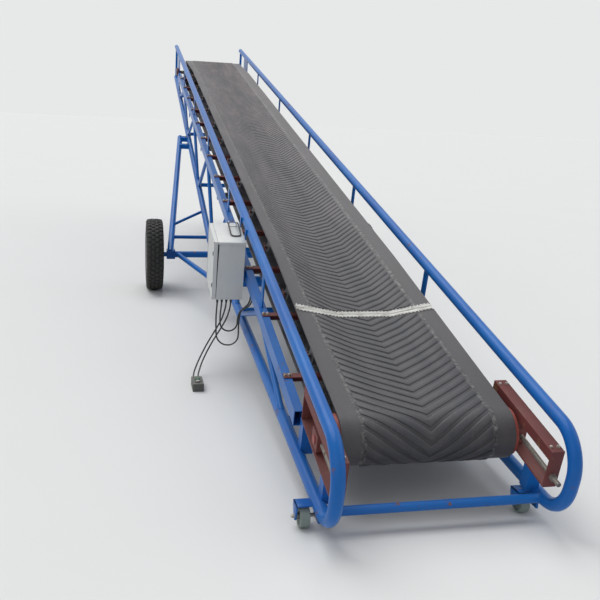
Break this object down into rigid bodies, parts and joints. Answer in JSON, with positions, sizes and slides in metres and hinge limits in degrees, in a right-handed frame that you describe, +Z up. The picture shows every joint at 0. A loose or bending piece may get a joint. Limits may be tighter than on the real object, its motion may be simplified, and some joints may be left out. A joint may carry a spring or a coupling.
{
  "type": "mobile belt conveyor, 10 m nominal, 800 mm belt",
  "caption": "Two-wheeled mobile belt conveyor with a troughed 800 mm belt on a blue fish-bellied tube truss, screw take-ups, tail wheels and a side control cabinet.",
  "frame": {"origin": "on the floor under the middle of the machine's bounding box, without the loose cords", "axes": "+Y from the low tail towards the raised head, +X to the right seen from the tail, +Z up"},
  "size_m": [2.198, 10.3184, 2.653],
  "materials": {
    "blue_paint": "satin",
    "red_oxide": "matte",
    "belt_rubber": "matte",
    "splice_steel": "satin",
    "tyre": "matte",
    "rim_paint": "satin",
    "bare_steel": "satin",
    "drum_steel": "satin",
    "roll_polymer": "matte",
    "nylon": "satin",
    "cabinet_grey": "satin",
    "gland_nylon": "matte",
    "pendant_shell": "matte",
    "cable_black": "matte"
  },
  "bodies": {
    "frame": {"axle_beam": "blue_paint", "belt": "belt_rubber", "belt_splice": "splice_steel", "cabinet_box": "cabinet_grey", "cabinet_hinges": "cabinet_grey", "cabinet_straps": "blue_paint", "cable_glands": "gland_nylon", "cross_tubes": "blue_paint", "head_chord_left": "blue_paint", "head_chord_right": "blue_paint", "head_drum": "drum_steel", "head_plates": "blue_paint", "idler_frames": "red_oxide", "idler_rolls_centre": "roll_polymer", "idler_rolls_left": "roll_polymer", "idler_rolls_right": "roll_polymer", "leg_brackets": "blue_paint", "leg_left": "blue_paint", "leg_right": "blue_paint", "leg_ties": "blue_paint", "lower_chord_left": "blue_paint", "lower_chord_right": "blue_paint", "motor_lead_inner": "cable_black", "motor_lead_outer": "cable_black", "pendant": "pendant_shell", "pendant_lead_a": "cable_black", "pendant_lead_b": "cable_black", "pipe_saddles": "blue_paint", "posts_left": "blue_paint", "posts_right": "blue_paint", "rail_left": "blue_paint", "rail_right": "blue_paint", "rear_pipe": "blue_paint", "return_hangers": "blue_paint", "return_rolls": "roll_polymer", "shaft_clamps": "red_oxide", "stringer_left": "blue_paint", "stringer_right": "blue_paint", "strut_left": "blue_paint", "strut_right": "blue_paint", "tail_axle_left": "bare_steel", "tail_axle_right": "bare_steel", "tail_bracket_left": "blue_paint", "tail_bracket_right": "blue_paint", "tail_drum": "drum_steel", "tail_posts": "blue_paint", "takeup_blocks": "red_oxide", "takeup_left": "red_oxide", "takeup_right": "red_oxide", "takeup_screws": "bare_steel", "webs_left": "blue_paint", "webs_right": "blue_paint"},
    "wheel_left": {"tyre_left": "tyre", "rim_left": "rim_paint"},
    "wheel_right": {"tyre_right": "tyre", "rim_right": "rim_paint"},
    "tail_wheel_left": {"tail_wheel_left": "nylon"},
    "tail_wheel_right": {"tail_wheel_right": "nylon"},
    "cabinet_door": {"cabinet_door": "cabinet_grey"}
  },
  "joints": [
    {"name": "wheel_left_spin", "type": "hinge", "parent": "frame", "child": "wheel_left", "pos_m": [-1.02, -0.34233, 0.335], "axis": [1, 0, 0], "continuous": true},
    {"name": "wheel_right_spin", "type": "hinge", "parent": "frame", "child": "wheel_right", "pos_m": [1.02, -0.34233, 0.335], "axis": [1, 0, 0], "continuous": true},
    {"name": "tail_wheel_left_spin", "type": "hinge", "parent": "frame", "child": "tail_wheel_left", "pos_m": [-0.56, -4.84872, 0.05], "axis": [1, 0, 0], "continuous": true},
    {"name": "tail_wheel_right_spin", "type": "hinge", "parent": "frame", "child": "tail_wheel_right", "pos_m": [0.44, -4.84872, 0.05], "axis": [1, 0, 0], "continuous": true},
    {"name": "cabinet_door_swing", "type": "hinge", "parent": "frame", "child": "cabinet_door", "pos_m": [-0.716, -2.51084, 0.75987], "axis": [0, 0.2079, -0.9781], "range_deg": [0, 110]}
  ]
}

--------

WHAT TO PRODUCE: Print all of the data exactly as it was given.

SOLUTION FOR THIS TASK:
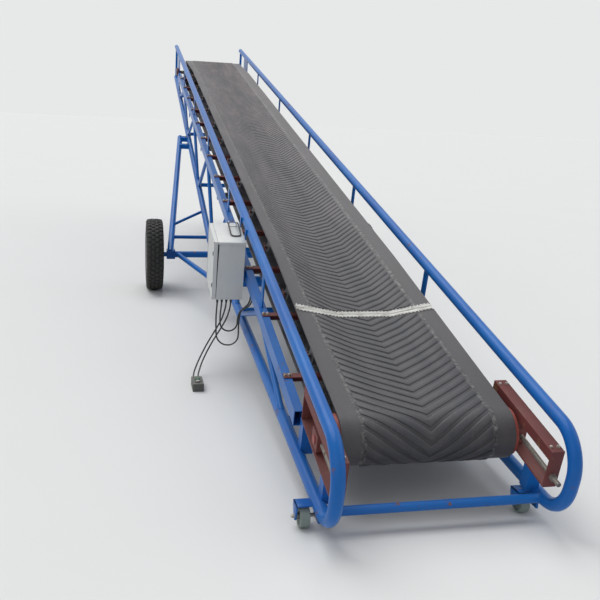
Break this object down into rigid bodies, parts and joints. Answer in JSON, with positions, sizes and slides in metres and hinge limits in degrees, in a right-handed frame that you describe, +Z up. The picture shows every joint at 0. A loose or bending piece may get a joint. Limits may be tighter than on the real object, its motion may be simplified, and some joints may be left out. A joint may carry a spring or a coupling.
{
  "type": "mobile belt conveyor, 10 m nominal, 800 mm belt",
  "caption": "Two-wheeled mobile belt conveyor with a troughed 800 mm belt on a blue fish-bellied tube truss, screw take-ups, tail wheels and a side control cabinet.",
  "frame": {"origin": "on the floor under the middle of the machine's bounding box, without the loose cords", "axes": "+Y from the low tail towards the raised head, +X to the right seen from the tail, +Z up"},
  "size_m": [2.198, 10.3184, 2.653],
  "materials": {
    "blue_paint": "satin",
    "red_oxide": "matte",
    "belt_rubber": "matte",
    "splice_steel": "satin",
    "tyre": "matte",
    "rim_paint": "satin",
    "bare_steel": "satin",
    "drum_steel": "satin",
    "roll_polymer": "matte",
    "nylon": "satin",
    "cabinet_grey": "satin",
    "gland_nylon": "matte",
    "pendant_shell": "matte",
    "cable_black": "matte"
  },
  "bodies": {
    "frame": {"axle_beam": "blue_paint", "belt": "belt_rubber", "belt_splice": "splice_steel", "cabinet_box": "cabinet_grey", "cabinet_hinges": "cabinet_grey", "cabinet_straps": "blue_paint", "cable_glands": "gland_nylon", "cross_tubes": "blue_paint", "head_chord_left": "blue_paint", "head_chord_right": "blue_paint", "head_drum": "drum_steel", "head_plates": "blue_paint", "idler_frames": "red_oxide", "idler_rolls_centre": "roll_polymer", "idler_rolls_left": "roll_polymer", "idler_rolls_right": "roll_polymer", "leg_brackets": "blue_paint", "leg_left": "blue_paint", "leg_right": "blue_paint", "leg_ties": "blue_paint", "lower_chord_left": "blue_paint", "lower_chord_right": "blue_paint", "motor_lead_inner": "cable_black", "motor_lead_outer": "cable_black", "pendant": "pendant_shell", "pendant_lead_a": "cable_black", "pendant_lead_b": "cable_black", "pipe_saddles": "blue_paint", "posts_left": "blue_paint", "posts_right": "blue_paint", "rail_left": "blue_paint", "rail_right": "blue_paint", "rear_pipe": "blue_paint", "return_hangers": "blue_paint", "return_rolls": "roll_polymer", "shaft_clamps": "red_oxide", "stringer_left": "blue_paint", "stringer_right": "blue_paint", "strut_left": "blue_paint", "strut_right": "blue_paint", "tail_axle_left": "bare_steel", "tail_axle_right": "bare_steel", "tail_bracket_left": "blue_paint", "tail_bracket_right": "blue_paint", "tail_drum": "drum_steel", "tail_posts": "blue_paint", "takeup_blocks": "red_oxide", "takeup_left": "red_oxide", "takeup_right": "red_oxide", "takeup_screws": "bare_steel", "webs_left": "blue_paint", "webs_right": "blue_paint"},
    "wheel_left": {"tyre_left": "tyre", "rim_left": "rim_paint"},
    "wheel_right": {"tyre_right": "tyre", "rim_right": "rim_paint"},
    "tail_wheel_left": {"tail_wheel_left": "nylon"},
    "tail_wheel_right": {"tail_wheel_right": "nylon"},
    "cabinet_door": {"cabinet_door": "cabinet_grey"}
  },
  "joints": [
    {"name": "wheel_left_spin", "type": "hinge", "parent": "frame", "child": "wheel_left", "pos_m": [-1.02, -0.34233, 0.335], "axis": [1, 0, 0], "continuous": true},
    {"name": "wheel_right_spin", "type": "hinge", "parent": "frame", "child": "wheel_right", "pos_m": [1.02, -0.34233, 0.335], "axis": [1, 0, 0], "continuous": true},
    {"name": "tail_wheel_left_spin", "type": "hinge", "parent": "frame", "child": "tail_wheel_left", "pos_m": [-0.56, -4.84872, 0.05], "axis": [1, 0, 0], "continuous": true},
    {"name": "tail_wheel_right_spin", "type": "hinge", "parent": "frame", "child": "tail_wheel_right", "pos_m": [0.44, -4.84872, 0.05], "axis": [1, 0, 0], "continuous": true},
    {"name": "cabinet_door_swing", "type": "hinge", "parent": "frame", "child": "cabinet_door", "pos_m": [-0.716, -2.51084, 0.75987], "axis": [0, 0.2079, -0.9781], "range_deg": [0, 110]}
  ]
}